Task | Repeat each line exactly as it is written.

Stored data |
================
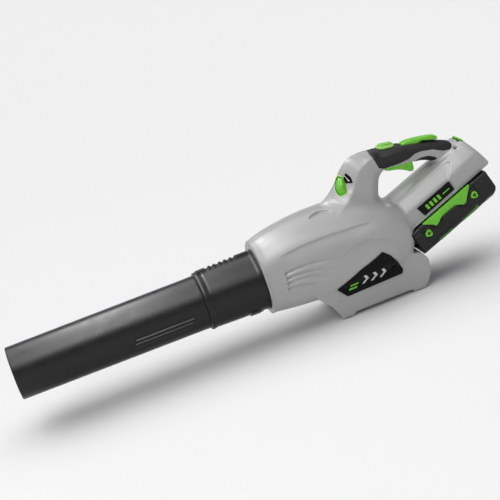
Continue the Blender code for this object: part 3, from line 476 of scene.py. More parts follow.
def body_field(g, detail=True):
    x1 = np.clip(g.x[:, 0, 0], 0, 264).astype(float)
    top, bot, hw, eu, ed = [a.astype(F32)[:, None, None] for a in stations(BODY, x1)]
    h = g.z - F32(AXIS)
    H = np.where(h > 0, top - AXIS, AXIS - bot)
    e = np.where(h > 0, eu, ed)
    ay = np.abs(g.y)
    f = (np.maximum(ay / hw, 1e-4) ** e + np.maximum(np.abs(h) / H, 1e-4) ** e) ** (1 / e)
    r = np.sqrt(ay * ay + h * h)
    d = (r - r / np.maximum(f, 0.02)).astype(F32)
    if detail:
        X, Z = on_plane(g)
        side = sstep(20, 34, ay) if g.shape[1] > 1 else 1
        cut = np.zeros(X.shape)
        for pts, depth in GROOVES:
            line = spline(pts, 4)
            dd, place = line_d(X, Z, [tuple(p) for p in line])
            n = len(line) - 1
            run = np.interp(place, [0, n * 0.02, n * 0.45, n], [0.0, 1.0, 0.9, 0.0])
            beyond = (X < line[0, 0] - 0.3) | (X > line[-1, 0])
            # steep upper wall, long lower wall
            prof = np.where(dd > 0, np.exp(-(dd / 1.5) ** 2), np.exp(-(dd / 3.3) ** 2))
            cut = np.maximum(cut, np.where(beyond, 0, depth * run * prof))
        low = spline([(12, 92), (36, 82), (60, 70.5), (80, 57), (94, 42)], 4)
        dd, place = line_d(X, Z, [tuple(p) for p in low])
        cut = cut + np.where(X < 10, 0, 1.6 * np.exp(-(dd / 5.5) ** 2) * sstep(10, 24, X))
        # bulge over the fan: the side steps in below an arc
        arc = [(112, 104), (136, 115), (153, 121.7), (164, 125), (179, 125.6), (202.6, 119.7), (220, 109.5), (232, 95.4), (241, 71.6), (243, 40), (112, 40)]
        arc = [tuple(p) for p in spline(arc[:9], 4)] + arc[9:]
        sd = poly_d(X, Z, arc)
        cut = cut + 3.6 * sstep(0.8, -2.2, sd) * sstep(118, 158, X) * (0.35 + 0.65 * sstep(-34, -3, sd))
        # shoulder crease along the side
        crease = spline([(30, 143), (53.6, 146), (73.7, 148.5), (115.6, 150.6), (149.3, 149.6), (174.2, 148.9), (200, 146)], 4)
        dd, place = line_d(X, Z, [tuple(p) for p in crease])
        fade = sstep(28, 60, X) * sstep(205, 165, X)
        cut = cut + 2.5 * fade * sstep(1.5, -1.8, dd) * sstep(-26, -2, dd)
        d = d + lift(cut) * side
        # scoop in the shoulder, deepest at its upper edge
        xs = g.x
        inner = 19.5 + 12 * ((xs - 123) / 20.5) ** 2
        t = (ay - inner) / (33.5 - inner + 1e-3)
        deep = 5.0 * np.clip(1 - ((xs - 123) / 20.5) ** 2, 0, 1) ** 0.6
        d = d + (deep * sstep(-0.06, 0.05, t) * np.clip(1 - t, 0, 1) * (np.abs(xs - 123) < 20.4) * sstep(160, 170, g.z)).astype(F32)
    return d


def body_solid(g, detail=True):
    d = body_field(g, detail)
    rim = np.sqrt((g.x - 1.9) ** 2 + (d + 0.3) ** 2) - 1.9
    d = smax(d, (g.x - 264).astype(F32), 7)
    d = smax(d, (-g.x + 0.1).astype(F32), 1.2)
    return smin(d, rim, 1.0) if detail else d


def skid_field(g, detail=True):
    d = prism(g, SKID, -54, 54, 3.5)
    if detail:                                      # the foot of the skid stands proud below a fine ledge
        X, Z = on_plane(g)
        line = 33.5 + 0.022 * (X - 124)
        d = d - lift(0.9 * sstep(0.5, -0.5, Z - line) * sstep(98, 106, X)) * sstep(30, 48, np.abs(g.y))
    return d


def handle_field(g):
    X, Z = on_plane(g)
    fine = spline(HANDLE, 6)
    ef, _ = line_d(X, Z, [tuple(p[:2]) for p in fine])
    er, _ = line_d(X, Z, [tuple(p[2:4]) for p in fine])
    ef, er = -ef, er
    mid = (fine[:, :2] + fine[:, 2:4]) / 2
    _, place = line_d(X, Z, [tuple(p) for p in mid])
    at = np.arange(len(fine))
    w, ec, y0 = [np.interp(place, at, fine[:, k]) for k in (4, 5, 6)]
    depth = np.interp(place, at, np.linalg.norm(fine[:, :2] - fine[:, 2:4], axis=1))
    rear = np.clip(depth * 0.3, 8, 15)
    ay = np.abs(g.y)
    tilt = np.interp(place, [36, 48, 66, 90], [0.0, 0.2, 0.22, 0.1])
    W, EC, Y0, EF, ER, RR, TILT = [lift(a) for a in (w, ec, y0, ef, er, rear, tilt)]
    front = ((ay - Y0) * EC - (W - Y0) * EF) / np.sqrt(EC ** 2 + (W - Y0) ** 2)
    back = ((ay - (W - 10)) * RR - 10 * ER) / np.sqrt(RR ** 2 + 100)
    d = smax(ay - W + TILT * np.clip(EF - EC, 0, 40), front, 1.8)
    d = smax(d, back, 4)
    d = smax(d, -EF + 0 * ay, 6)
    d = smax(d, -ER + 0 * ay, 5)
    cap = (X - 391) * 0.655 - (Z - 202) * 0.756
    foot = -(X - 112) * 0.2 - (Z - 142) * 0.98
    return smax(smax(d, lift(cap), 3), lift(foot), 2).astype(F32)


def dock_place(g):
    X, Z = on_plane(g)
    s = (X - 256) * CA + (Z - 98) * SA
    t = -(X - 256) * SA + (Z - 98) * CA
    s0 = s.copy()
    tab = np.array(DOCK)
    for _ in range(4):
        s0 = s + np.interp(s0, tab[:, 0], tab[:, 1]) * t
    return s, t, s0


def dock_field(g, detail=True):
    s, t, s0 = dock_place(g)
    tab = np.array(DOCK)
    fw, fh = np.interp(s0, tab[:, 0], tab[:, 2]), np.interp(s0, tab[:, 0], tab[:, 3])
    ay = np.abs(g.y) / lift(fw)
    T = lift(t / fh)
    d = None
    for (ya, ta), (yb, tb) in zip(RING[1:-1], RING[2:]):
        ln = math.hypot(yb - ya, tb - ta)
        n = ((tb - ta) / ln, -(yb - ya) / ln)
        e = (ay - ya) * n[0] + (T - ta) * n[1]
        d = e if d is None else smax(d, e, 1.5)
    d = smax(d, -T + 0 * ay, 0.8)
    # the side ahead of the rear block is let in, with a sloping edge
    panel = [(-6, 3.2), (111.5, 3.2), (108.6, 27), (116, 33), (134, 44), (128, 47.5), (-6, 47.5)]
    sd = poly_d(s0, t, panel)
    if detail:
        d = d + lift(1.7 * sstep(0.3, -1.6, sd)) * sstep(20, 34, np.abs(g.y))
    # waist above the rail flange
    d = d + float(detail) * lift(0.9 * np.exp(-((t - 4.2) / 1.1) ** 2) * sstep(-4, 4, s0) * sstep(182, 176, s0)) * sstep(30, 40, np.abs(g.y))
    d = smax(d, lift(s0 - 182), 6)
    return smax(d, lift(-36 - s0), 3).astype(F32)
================
Exercise output |
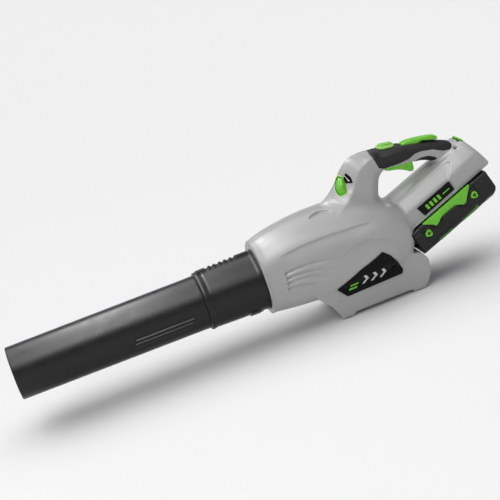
Continue the Blender code for this object: part 3, from line 476 of scene.py. More parts follow.
def body_field(g, detail=True):
    x1 = np.clip(g.x[:, 0, 0], 0, 264).astype(float)
    top, bot, hw, eu, ed = [a.astype(F32)[:, None, None] for a in stations(BODY, x1)]
    h = g.z - F32(AXIS)
    H = np.where(h > 0, top - AXIS, AXIS - bot)
    e = np.where(h > 0, eu, ed)
    ay = np.abs(g.y)
    f = (np.maximum(ay / hw, 1e-4) ** e + np.maximum(np.abs(h) / H, 1e-4) ** e) ** (1 / e)
    r = np.sqrt(ay * ay + h * h)
    d = (r - r / np.maximum(f, 0.02)).astype(F32)
    if detail:
        X, Z = on_plane(g)
        side = sstep(20, 34, ay) if g.shape[1] > 1 else 1
        cut = np.zeros(X.shape)
        for pts, depth in GROOVES:
            line = spline(pts, 4)
            dd, place = line_d(X, Z, [tuple(p) for p in line])
            n = len(line) - 1
            run = np.interp(place, [0, n * 0.02, n * 0.45, n], [0.0, 1.0, 0.9, 0.0])
            beyond = (X < line[0, 0] - 0.3) | (X > line[-1, 0])
            # steep upper wall, long lower wall
            prof = np.where(dd > 0, np.exp(-(dd / 1.5) ** 2), np.exp(-(dd / 3.3) ** 2))
            cut = np.maximum(cut, np.where(beyond, 0, depth * run * prof))
        low = spline([(12, 92), (36, 82), (60, 70.5), (80, 57), (94, 42)], 4)
        dd, place = line_d(X, Z, [tuple(p) for p in low])
        cut = cut + np.where(X < 10, 0, 1.6 * np.exp(-(dd / 5.5) ** 2) * sstep(10, 24, X))
        # bulge over the fan: the side steps in below an arc
        arc = [(112, 104), (136, 115), (153, 121.7), (164, 125), (179, 125.6), (202.6, 119.7), (220, 109.5), (232, 95.4), (241, 71.6), (243, 40), (112, 40)]
        arc = [tuple(p) for p in spline(arc[:9], 4)] + arc[9:]
        sd = poly_d(X, Z, arc)
        cut = cut + 3.6 * sstep(0.8, -2.2, sd) * sstep(118, 158, X) * (0.35 + 0.65 * sstep(-34, -3, sd))
        # shoulder crease along the side
        crease = spline([(30, 143), (53.6, 146), (73.7, 148.5), (115.6, 150.6), (149.3, 149.6), (174.2, 148.9), (200, 146)], 4)
        dd, place = line_d(X, Z, [tuple(p) for p in crease])
        fade = sstep(28, 60, X) * sstep(205, 165, X)
        cut = cut + 2.5 * fade * sstep(1.5, -1.8, dd) * sstep(-26, -2, dd)
        d = d + lift(cut) * side
        # scoop in the shoulder, deepest at its upper edge
        xs = g.x
        inner = 19.5 + 12 * ((xs - 123) / 20.5) ** 2
        t = (ay - inner) / (33.5 - inner + 1e-3)
        deep = 5.0 * np.clip(1 - ((xs - 123) / 20.5) ** 2, 0, 1) ** 0.6
        d = d + (deep * sstep(-0.06, 0.05, t) * np.clip(1 - t, 0, 1) * (np.abs(xs - 123) < 20.4) * sstep(160, 170, g.z)).astype(F32)
    return d


def body_solid(g, detail=True):
    d = body_field(g, detail)
    rim = np.sqrt((g.x - 1.9) ** 2 + (d + 0.3) ** 2) - 1.9
    d = smax(d, (g.x - 264).astype(F32), 7)
    d = smax(d, (-g.x + 0.1).astype(F32), 1.2)
    return smin(d, rim, 1.0) if detail else d


def skid_field(g, detail=True):
    d = prism(g, SKID, -54, 54, 3.5)
    if detail:                                      # the foot of the skid stands proud below a fine ledge
        X, Z = on_plane(g)
        line = 33.5 + 0.022 * (X - 124)
        d = d - lift(0.9 * sstep(0.5, -0.5, Z - line) * sstep(98, 106, X)) * sstep(30, 48, np.abs(g.y))
    return d


def handle_field(g):
    X, Z = on_plane(g)
    fine = spline(HANDLE, 6)
    ef, _ = line_d(X, Z, [tuple(p[:2]) for p in fine])
    er, _ = line_d(X, Z, [tuple(p[2:4]) for p in fine])
    ef, er = -ef, er
    mid = (fine[:, :2] + fine[:, 2:4]) / 2
    _, place = line_d(X, Z, [tuple(p) for p in mid])
    at = np.arange(len(fine))
    w, ec, y0 = [np.interp(place, at, fine[:, k]) for k in (4, 5, 6)]
    depth = np.interp(place, at, np.linalg.norm(fine[:, :2] - fine[:, 2:4], axis=1))
    rear = np.clip(depth * 0.3, 8, 15)
    ay = np.abs(g.y)
    tilt = np.interp(place, [36, 48, 66, 90], [0.0, 0.2, 0.22, 0.1])
    W, EC, Y0, EF, ER, RR, TILT = [lift(a) for a in (w, ec, y0, ef, er, rear, tilt)]
    front = ((ay - Y0) * EC - (W - Y0) * EF) / np.sqrt(EC ** 2 + (W - Y0) ** 2)
    back = ((ay - (W - 10)) * RR - 10 * ER) / np.sqrt(RR ** 2 + 100)
    d = smax(ay - W + TILT * np.clip(EF - EC, 0, 40), front, 1.8)
    d = smax(d, back, 4)
    d = smax(d, -EF + 0 * ay, 6)
    d = smax(d, -ER + 0 * ay, 5)
    cap = (X - 391) * 0.655 - (Z - 202) * 0.756
    foot = -(X - 112) * 0.2 - (Z - 142) * 0.98
    return smax(smax(d, lift(cap), 3), lift(foot), 2).astype(F32)


def dock_place(g):
    X, Z = on_plane(g)
    s = (X - 256) * CA + (Z - 98) * SA
    t = -(X - 256) * SA + (Z - 98) * CA
    s0 = s.copy()
    tab = np.array(DOCK)
    for _ in range(4):
        s0 = s + np.interp(s0, tab[:, 0], tab[:, 1]) * t
    return s, t, s0


def dock_field(g, detail=True):
    s, t, s0 = dock_place(g)
    tab = np.array(DOCK)
    fw, fh = np.interp(s0, tab[:, 0], tab[:, 2]), np.interp(s0, tab[:, 0], tab[:, 3])
    ay = np.abs(g.y) / lift(fw)
    T = lift(t / fh)
    d = None
    for (ya, ta), (yb, tb) in zip(RING[1:-1], RING[2:]):
        ln = math.hypot(yb - ya, tb - ta)
        n = ((tb - ta) / ln, -(yb - ya) / ln)
        e = (ay - ya) * n[0] + (T - ta) * n[1]
        d = e if d is None else smax(d, e, 1.5)
    d = smax(d, -T + 0 * ay, 0.8)
    # the side ahead of the rear block is let in, with a sloping edge
    panel = [(-6, 3.2), (111.5, 3.2), (108.6, 27), (116, 33), (134, 44), (128, 47.5), (-6, 47.5)]
    sd = poly_d(s0, t, panel)
    if detail:
        d = d + lift(1.7 * sstep(0.3, -1.6, sd)) * sstep(20, 34, np.abs(g.y))
    # waist above the rail flange
    d = d + float(detail) * lift(0.9 * np.exp(-((t - 4.2) / 1.1) ** 2) * sstep(-4, 4, s0) * sstep(182, 176, s0)) * sstep(30, 40, np.abs(g.y))
    d = smax(d, lift(s0 - 182), 6)
    return smax(d, lift(-36 - s0), 3).astype(F32)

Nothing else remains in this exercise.